Thank you for your kind detail information.

Anyway, I'm using ASUS PA32UC-K 10bit monitor. I can enjoy real 10bit HDR contents on my monitor, but 10 bit color grading and editing seems different against just watching 10 bit contents.

So do I need to change current CPU to over 6th gen to render 10 bit color rendering or grading on most of Video editing tool which support 10 bit color grading? Because I heard Adobe Premiere CC 2019 needs over 6th gen i7 CPU.

Or how about using only CPU calculation to encode HEVC via 4790k?

By the way, monitor calibration was already done by manufacturer, and I've heard no need to do calibration further from my side.

Thank you.

Scenestealer wrote on 5/10/2019, 1:44 AM

@Former user

QSV on 4th Gen Intel CPUs (Haswell) can't do 10-Bit, or HEVC, at all. Only useful for 8-Bit H.264 Renders (and some other formats from that era, maybe...).

Thanks - I should have noticed that!

@kaistcha

Coincidentally I just asked the question at Magix support about GPU encoding and BT2020 a couple of days ago and have not heard back.

I am a little confused about your tests - you mention that the camera was set to DLOG-M but did you apply the corresponding LUT in VPX before you did colour grading (if any)?

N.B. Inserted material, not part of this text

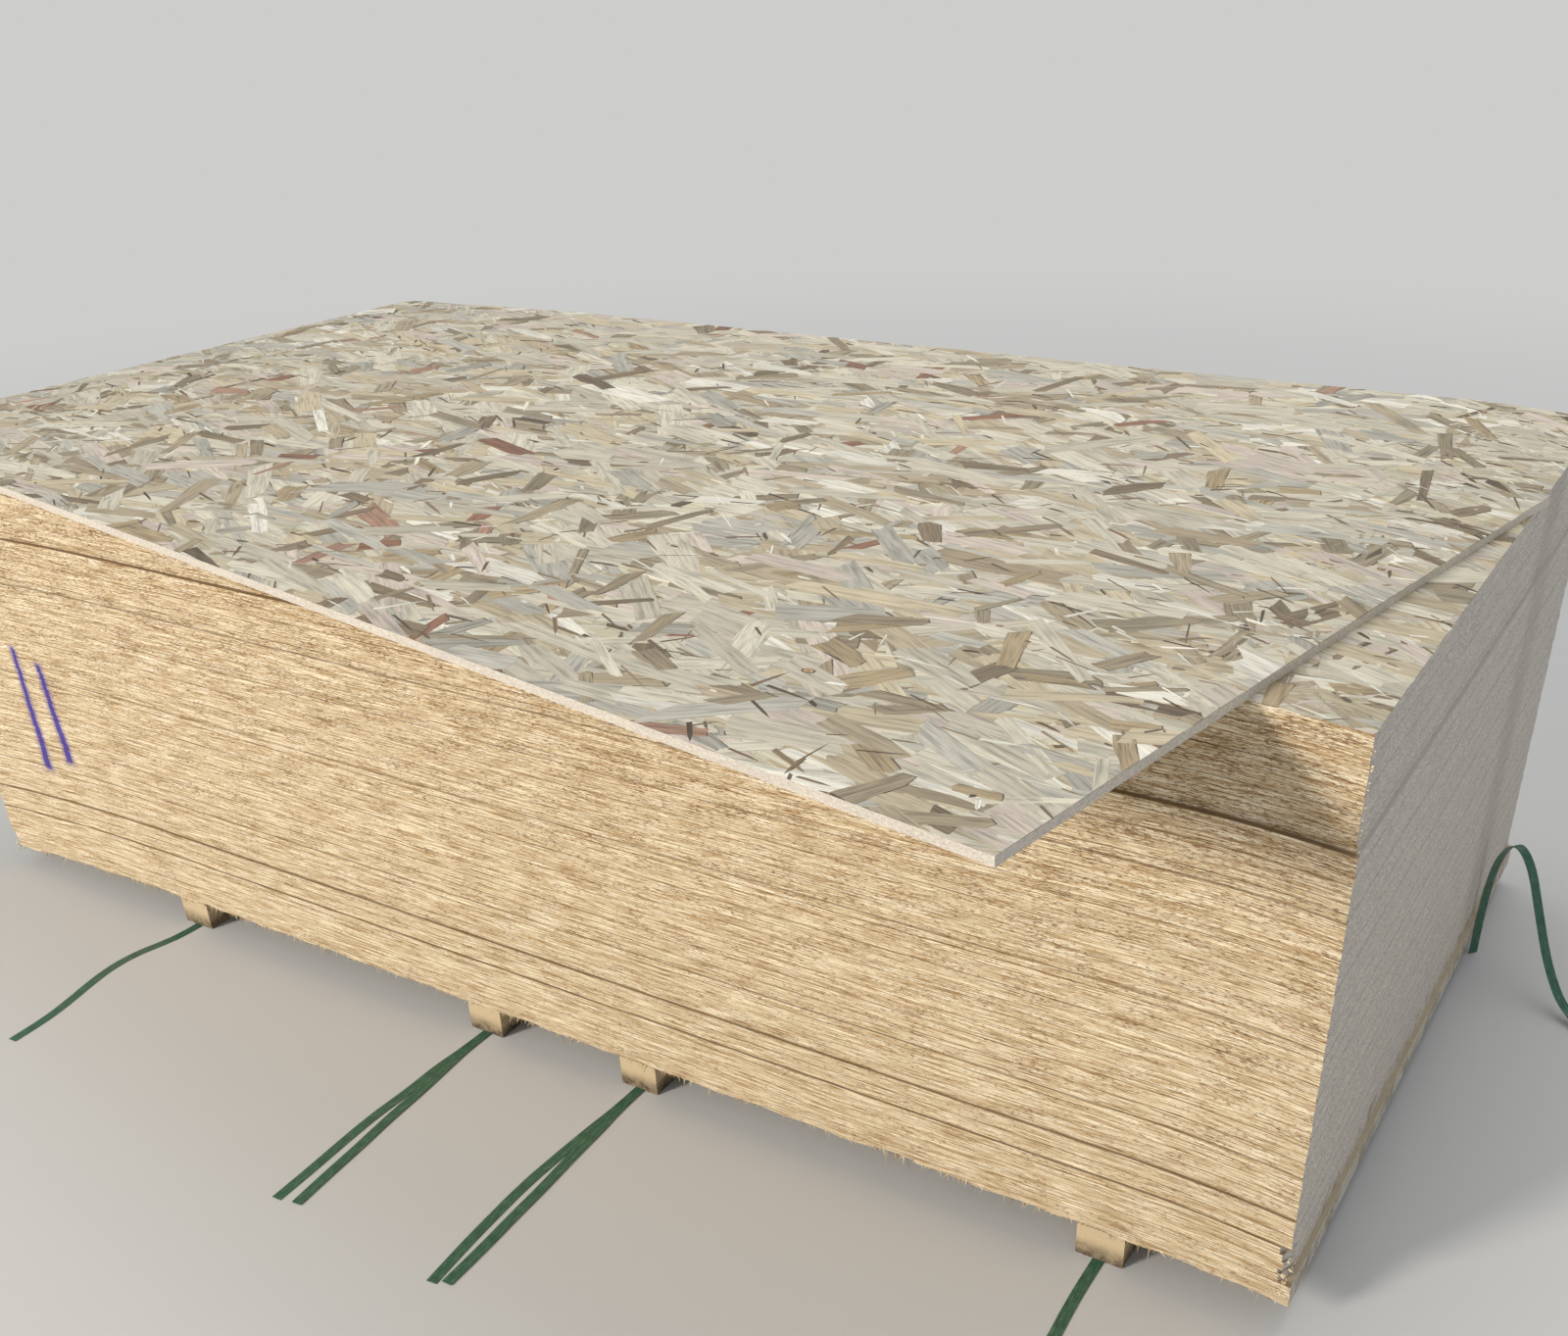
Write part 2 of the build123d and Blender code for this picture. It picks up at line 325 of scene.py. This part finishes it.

Also what were your instruments - Waveform and Vectorscope - telling you prior to export did the waveform show you clipped highlights or excessive color saturation?

Do you have "Output to Monitors with High Bit Depth" ticked in the Program Settings> Display Tab?

 

System Specs: Intel 6th Gen i7 6700K 4Ghz O.C.4.6GHz, Asus Z170 Pro Gaming MoBo, 16GB DDR4 2133Mhz RAM, Samsung 850 EVO 512GB SSD system disc WD Black 4TB HDD Video Storage, Nvidia GTX1060 OC 6GB, Win10 Pro 2004, MEP2016, 2022 (V21.0.1.92) Premium and prior, VPX7, VPX12 (V18.0.1.85). Microsoft Surface Pro3 i5 4300U 1.9GHz Max 2.6Ghz, HDGraphics 4400, 4GB Ram 128GB SSD + 64GB Strontium Micro SD card, Win 10Pro 2004, MEP2015 Premium.